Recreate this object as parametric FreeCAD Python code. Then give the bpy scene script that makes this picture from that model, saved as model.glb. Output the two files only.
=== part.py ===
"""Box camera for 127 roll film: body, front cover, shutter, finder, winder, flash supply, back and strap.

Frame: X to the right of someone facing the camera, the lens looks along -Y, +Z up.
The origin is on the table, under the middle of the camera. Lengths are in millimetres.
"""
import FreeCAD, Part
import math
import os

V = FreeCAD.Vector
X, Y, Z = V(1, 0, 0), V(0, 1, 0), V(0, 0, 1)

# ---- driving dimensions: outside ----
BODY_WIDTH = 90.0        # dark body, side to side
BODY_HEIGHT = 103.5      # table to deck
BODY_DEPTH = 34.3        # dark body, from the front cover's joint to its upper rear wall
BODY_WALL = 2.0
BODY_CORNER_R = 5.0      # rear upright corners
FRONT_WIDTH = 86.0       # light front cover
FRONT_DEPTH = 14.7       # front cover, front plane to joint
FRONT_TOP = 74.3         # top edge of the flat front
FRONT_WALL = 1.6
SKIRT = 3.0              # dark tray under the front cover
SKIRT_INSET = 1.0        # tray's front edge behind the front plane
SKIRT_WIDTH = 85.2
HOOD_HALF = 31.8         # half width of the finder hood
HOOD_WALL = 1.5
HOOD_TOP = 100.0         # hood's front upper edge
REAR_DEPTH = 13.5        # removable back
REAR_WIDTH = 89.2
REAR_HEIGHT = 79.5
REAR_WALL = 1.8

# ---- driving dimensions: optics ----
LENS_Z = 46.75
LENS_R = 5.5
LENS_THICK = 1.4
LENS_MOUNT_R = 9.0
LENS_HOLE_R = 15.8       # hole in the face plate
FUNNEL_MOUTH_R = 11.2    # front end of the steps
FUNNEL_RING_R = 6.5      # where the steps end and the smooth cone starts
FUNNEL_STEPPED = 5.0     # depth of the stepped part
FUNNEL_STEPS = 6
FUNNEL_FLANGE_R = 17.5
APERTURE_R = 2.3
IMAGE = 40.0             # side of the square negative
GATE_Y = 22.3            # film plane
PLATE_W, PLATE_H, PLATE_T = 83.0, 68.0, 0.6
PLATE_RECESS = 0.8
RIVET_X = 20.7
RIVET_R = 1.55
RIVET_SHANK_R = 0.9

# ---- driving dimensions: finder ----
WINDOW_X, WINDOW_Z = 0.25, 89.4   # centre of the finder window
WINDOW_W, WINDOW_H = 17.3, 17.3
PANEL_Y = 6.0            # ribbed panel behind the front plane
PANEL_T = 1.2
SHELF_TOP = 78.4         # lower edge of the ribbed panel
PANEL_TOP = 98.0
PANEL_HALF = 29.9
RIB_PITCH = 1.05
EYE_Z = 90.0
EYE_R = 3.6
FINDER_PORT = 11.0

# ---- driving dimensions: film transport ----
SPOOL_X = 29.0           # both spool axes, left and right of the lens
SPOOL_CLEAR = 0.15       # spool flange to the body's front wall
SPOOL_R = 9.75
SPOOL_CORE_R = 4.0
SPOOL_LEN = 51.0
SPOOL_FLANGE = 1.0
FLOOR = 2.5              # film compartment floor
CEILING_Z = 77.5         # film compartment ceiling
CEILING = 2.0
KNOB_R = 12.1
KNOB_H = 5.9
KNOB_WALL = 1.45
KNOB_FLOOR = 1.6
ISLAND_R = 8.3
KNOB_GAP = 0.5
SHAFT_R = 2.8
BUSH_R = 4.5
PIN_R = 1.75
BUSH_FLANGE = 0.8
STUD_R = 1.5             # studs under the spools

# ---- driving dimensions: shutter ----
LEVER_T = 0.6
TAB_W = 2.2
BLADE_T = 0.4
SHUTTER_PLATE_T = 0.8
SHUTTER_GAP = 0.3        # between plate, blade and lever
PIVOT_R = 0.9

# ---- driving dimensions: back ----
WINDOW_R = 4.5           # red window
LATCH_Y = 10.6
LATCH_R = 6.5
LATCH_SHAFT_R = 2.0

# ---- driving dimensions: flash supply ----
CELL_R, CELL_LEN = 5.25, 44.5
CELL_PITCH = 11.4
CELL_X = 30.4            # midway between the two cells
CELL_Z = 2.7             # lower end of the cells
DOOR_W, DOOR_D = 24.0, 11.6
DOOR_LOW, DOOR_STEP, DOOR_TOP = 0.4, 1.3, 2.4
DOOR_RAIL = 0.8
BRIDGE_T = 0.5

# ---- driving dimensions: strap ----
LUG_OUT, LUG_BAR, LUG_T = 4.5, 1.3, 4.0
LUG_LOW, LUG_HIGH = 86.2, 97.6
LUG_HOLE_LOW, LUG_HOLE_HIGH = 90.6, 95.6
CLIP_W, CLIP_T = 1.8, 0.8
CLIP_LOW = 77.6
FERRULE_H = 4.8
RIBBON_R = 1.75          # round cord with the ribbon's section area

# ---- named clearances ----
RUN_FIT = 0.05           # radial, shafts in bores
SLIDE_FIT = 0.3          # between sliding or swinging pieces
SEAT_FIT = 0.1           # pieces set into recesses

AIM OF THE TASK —
Look for "FreeCAD" and pull out every line that has it.

FINAL RESULT —
Recreate this object as parametric FreeCAD Python code. Then give the bpy scene script that makes this picture from that model, saved as model.glb. Output the two files only.
import FreeCAD, Part
V = FreeCAD.Vector